Technically meditation is a steady flow of attention to one thing. So make that “one thing” you, or some part of your own body, like the hairs on your arm, or all of your body, or look at your shoe. Using something physical like your body is easier in these circumstances. Using the mind isn’t as effective because it is subtle compared to the body, and you’re not in a subtle situation.

You can close your eyes and go inside as I did, or you can pretend you’re looking out the window while in fact you are looking at your eyelashes, or you can drop your eyelids and stare at your wrist or another body part, or you can put your attention on your whole body riding on the bus and the sensations within it. You can pretend to read or listen to your iPod — that’s a good one, because people will think you’re listening to music and not paying any attention to them, so they won’t pay any attention to you.

My own version of “going inside” was to simply withdraw the tentacles of my attention until they were no longer out there picking things up from the environment and delivering them to my mind, but resting inside my head behind my eyes. If you can do this, I recommend it.
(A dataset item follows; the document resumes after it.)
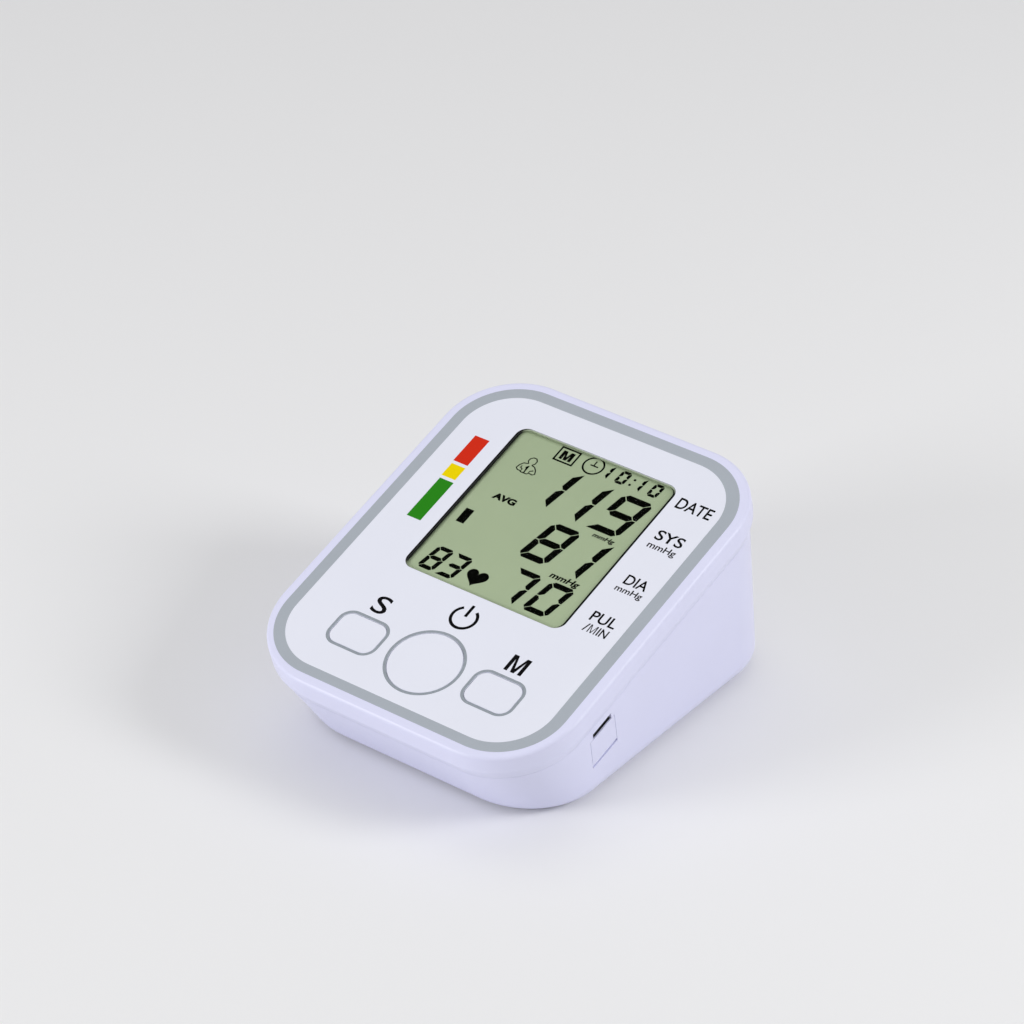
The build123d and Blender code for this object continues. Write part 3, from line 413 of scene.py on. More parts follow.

It might be a good idea to secure any belongings or sit on them so you aren’t distracted worrying about thieves. And if you are stuck having to stand up, get your feet and your balance stablized first.

You probably won’t go into samadhi or have a direct experience meditating on a bus, but you never know. It can take place in a fraction of a timeless-second, so it’s certainly not impossible. It has happened to me in the most unlikely situations (like a movie theatre, a great place where no one will notice a thing).

So no excuses now. Meditate, and get it however you can. I have had people completely new to meditation find it easy to meditate in odd places using one of my One Minute Meditations. One woman would go into the ladies’ room, into a stall, close the door, meditate for one minute, and go back to work refreshed, unharried, and no longer angry at her most unfavorite co-worker.

If you can’t think of a good reason to meditate for yourself, meditate as a service to the world.